[BEGIN Records for the task]
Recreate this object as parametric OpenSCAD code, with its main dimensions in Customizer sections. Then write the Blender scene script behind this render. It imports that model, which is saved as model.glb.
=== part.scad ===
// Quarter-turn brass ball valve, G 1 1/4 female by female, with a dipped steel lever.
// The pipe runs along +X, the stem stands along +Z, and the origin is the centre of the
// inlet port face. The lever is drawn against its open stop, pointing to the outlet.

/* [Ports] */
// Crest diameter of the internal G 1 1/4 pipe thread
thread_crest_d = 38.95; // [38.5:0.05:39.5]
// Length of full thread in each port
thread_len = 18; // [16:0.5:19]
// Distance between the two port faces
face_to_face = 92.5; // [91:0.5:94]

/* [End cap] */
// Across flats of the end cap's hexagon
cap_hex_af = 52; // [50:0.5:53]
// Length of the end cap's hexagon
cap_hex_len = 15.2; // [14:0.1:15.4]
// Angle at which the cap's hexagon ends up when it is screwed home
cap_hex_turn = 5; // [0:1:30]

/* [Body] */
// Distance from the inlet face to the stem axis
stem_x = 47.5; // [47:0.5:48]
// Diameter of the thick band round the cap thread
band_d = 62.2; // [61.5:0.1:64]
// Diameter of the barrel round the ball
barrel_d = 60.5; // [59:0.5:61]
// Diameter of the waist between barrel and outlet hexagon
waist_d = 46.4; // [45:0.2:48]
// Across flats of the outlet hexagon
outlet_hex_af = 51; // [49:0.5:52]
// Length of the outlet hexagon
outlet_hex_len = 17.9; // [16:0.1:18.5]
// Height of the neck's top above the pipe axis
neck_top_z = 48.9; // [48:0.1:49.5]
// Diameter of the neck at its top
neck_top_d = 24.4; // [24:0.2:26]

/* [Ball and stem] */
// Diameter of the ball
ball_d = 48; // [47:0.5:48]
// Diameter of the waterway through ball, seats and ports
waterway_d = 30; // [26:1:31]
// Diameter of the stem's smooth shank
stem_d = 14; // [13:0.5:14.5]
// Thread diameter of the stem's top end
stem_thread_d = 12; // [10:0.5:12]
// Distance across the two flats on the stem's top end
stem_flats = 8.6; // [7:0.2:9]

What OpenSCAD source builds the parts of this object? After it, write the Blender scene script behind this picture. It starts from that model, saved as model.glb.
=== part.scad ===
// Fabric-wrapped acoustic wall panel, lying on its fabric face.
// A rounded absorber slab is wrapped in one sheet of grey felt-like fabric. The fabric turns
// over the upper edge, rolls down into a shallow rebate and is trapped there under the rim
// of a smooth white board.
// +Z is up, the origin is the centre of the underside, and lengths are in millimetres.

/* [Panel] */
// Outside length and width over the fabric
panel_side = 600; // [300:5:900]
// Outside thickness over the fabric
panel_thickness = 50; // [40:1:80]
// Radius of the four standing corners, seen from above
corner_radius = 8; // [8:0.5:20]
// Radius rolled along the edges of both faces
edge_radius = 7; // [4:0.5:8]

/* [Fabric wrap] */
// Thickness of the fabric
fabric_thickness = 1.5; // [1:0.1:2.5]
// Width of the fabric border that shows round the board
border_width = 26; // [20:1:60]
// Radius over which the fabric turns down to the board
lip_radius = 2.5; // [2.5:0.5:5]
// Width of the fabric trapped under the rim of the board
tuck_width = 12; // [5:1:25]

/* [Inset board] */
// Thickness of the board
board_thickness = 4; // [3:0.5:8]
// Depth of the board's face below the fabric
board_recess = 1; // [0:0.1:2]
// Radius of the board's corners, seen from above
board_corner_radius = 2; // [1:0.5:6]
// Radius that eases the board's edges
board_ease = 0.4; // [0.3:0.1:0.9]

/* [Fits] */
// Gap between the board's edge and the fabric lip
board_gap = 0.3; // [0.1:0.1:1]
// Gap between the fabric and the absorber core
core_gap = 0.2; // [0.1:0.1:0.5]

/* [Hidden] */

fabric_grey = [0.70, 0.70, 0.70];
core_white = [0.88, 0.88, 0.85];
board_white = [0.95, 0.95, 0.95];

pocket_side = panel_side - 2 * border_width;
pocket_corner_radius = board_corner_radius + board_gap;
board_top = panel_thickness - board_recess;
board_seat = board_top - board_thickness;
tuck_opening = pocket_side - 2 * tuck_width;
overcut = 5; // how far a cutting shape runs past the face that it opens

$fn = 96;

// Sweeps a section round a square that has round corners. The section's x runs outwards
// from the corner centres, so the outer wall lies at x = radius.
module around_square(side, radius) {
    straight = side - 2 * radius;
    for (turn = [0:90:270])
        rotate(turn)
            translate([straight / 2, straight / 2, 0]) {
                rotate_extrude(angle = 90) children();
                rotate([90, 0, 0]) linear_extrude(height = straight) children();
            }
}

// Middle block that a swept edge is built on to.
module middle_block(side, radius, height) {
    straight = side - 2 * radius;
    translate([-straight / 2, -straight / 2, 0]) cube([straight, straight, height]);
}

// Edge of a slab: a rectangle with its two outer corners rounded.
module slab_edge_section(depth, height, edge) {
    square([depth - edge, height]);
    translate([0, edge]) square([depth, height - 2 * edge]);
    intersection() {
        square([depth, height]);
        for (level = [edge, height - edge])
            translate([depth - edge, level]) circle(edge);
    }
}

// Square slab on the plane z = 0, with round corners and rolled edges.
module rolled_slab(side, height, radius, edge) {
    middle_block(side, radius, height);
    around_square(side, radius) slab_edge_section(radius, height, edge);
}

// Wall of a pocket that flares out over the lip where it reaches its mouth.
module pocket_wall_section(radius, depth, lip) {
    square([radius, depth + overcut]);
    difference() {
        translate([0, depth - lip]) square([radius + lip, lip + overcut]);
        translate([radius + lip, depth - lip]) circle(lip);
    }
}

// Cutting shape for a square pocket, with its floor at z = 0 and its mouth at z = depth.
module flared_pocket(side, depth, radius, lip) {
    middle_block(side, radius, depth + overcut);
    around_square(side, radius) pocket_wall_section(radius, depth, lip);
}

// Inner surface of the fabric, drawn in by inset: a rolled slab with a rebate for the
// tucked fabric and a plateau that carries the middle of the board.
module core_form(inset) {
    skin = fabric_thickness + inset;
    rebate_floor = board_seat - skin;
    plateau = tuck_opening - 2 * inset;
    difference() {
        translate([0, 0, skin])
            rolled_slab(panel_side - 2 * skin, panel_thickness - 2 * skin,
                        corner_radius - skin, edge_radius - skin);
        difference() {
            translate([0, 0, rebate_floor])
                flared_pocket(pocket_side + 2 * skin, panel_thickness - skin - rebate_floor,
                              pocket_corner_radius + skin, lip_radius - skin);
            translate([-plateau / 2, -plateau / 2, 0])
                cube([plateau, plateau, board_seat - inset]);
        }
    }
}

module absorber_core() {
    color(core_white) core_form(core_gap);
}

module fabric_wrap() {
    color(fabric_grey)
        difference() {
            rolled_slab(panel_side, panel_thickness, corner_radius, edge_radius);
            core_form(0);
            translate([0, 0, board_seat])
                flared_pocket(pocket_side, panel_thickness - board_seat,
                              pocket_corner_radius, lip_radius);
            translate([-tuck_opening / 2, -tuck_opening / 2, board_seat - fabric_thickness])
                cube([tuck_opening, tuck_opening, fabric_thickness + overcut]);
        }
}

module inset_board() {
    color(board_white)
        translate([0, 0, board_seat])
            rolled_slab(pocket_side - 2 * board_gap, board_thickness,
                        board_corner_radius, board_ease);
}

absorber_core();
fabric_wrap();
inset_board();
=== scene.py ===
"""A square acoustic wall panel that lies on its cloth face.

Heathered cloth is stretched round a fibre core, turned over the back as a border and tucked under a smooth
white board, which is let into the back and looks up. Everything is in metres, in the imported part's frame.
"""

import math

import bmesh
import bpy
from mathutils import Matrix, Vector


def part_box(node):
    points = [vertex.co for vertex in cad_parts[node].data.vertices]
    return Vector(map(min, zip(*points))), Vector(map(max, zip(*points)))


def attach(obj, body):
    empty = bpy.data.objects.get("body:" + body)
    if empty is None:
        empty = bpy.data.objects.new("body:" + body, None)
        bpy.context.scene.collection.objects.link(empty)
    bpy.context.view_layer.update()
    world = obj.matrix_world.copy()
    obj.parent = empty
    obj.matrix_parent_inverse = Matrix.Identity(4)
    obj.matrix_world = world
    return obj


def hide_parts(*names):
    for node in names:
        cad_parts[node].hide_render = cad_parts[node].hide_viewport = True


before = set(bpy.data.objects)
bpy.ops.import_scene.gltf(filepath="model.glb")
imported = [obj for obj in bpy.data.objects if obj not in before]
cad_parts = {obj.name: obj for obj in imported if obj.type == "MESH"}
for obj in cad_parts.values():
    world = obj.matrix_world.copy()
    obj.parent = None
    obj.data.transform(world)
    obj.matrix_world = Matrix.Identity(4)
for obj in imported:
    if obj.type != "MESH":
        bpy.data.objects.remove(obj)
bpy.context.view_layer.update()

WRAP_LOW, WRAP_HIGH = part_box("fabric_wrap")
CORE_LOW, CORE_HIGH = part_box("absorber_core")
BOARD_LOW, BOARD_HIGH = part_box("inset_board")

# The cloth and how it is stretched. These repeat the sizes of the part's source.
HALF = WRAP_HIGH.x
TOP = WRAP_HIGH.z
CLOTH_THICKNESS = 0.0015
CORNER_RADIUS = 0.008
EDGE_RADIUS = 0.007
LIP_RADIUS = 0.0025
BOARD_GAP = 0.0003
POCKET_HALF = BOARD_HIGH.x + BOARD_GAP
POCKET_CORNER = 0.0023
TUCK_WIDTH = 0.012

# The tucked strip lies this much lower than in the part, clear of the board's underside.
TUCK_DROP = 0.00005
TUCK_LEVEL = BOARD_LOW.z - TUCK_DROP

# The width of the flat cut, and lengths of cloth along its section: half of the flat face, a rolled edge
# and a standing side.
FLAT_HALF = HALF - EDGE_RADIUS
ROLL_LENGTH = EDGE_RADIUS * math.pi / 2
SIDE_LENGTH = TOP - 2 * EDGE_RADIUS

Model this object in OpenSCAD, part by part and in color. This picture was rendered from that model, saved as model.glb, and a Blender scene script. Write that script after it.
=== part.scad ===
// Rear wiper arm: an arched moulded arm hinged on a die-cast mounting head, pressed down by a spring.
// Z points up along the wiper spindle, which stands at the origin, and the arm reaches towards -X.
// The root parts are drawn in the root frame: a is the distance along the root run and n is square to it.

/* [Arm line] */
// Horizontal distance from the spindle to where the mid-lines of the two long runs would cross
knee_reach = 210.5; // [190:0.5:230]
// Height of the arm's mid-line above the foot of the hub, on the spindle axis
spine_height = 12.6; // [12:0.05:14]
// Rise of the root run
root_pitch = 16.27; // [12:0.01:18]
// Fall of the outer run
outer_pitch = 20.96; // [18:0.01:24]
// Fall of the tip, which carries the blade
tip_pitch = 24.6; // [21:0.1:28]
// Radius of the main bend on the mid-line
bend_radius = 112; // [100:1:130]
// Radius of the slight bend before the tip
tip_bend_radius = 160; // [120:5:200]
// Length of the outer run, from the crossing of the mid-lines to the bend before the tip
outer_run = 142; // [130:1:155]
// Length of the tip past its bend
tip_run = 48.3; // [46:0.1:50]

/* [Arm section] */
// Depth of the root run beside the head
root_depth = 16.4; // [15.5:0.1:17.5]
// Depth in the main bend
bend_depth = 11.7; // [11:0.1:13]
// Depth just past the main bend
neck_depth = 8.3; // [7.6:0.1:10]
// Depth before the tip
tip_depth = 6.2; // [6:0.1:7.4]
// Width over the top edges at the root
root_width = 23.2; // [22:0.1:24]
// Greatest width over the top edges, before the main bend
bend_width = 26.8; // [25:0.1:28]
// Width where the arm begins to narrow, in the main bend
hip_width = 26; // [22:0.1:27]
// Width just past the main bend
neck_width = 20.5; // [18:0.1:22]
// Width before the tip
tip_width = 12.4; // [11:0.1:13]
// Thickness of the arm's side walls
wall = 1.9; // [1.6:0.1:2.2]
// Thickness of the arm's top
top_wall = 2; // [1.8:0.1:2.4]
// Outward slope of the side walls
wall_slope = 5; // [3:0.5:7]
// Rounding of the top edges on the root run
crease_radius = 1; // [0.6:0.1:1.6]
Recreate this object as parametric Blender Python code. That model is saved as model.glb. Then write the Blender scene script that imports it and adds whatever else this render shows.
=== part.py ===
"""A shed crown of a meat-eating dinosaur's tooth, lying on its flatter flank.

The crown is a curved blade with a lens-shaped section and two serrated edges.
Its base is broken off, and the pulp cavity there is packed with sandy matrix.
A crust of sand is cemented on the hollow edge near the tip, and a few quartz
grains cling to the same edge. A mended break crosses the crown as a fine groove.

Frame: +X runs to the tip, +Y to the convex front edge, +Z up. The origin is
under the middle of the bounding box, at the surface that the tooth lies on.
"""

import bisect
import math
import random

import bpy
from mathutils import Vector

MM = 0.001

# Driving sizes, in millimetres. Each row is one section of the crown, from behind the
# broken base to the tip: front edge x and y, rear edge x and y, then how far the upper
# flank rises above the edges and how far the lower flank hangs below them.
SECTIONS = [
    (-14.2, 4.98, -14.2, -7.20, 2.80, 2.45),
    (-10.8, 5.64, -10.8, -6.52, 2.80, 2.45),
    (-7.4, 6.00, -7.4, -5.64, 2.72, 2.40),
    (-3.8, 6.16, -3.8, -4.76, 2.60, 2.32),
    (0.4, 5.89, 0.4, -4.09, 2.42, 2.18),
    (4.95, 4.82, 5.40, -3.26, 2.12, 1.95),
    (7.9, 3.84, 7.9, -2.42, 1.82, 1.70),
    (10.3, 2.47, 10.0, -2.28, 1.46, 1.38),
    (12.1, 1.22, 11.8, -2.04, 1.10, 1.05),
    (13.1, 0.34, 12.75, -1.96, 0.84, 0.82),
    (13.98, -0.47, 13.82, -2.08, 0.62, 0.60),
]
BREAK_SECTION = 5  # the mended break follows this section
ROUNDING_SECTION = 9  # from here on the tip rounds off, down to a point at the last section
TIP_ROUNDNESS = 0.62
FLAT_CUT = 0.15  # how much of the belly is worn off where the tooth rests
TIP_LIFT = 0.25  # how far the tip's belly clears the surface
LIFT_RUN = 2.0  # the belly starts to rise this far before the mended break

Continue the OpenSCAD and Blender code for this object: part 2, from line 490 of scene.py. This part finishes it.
[END Records for the task]
What is required
Look above for the line containing "before = set(bpy.data.objects)". Output from there through the line containing "obj.parent = None", exactly and inclusively.

Finished task
before = set(bpy.data.objects)
bpy.ops.import_scene.gltf(filepath="model.glb")
imported = [obj for obj in bpy.data.objects if obj not in before]
cad_parts = {obj.name: obj for obj in imported if obj.type == "MESH"}
for obj in cad_parts.values():
    world = obj.matrix_world.copy()
    obj.parent = None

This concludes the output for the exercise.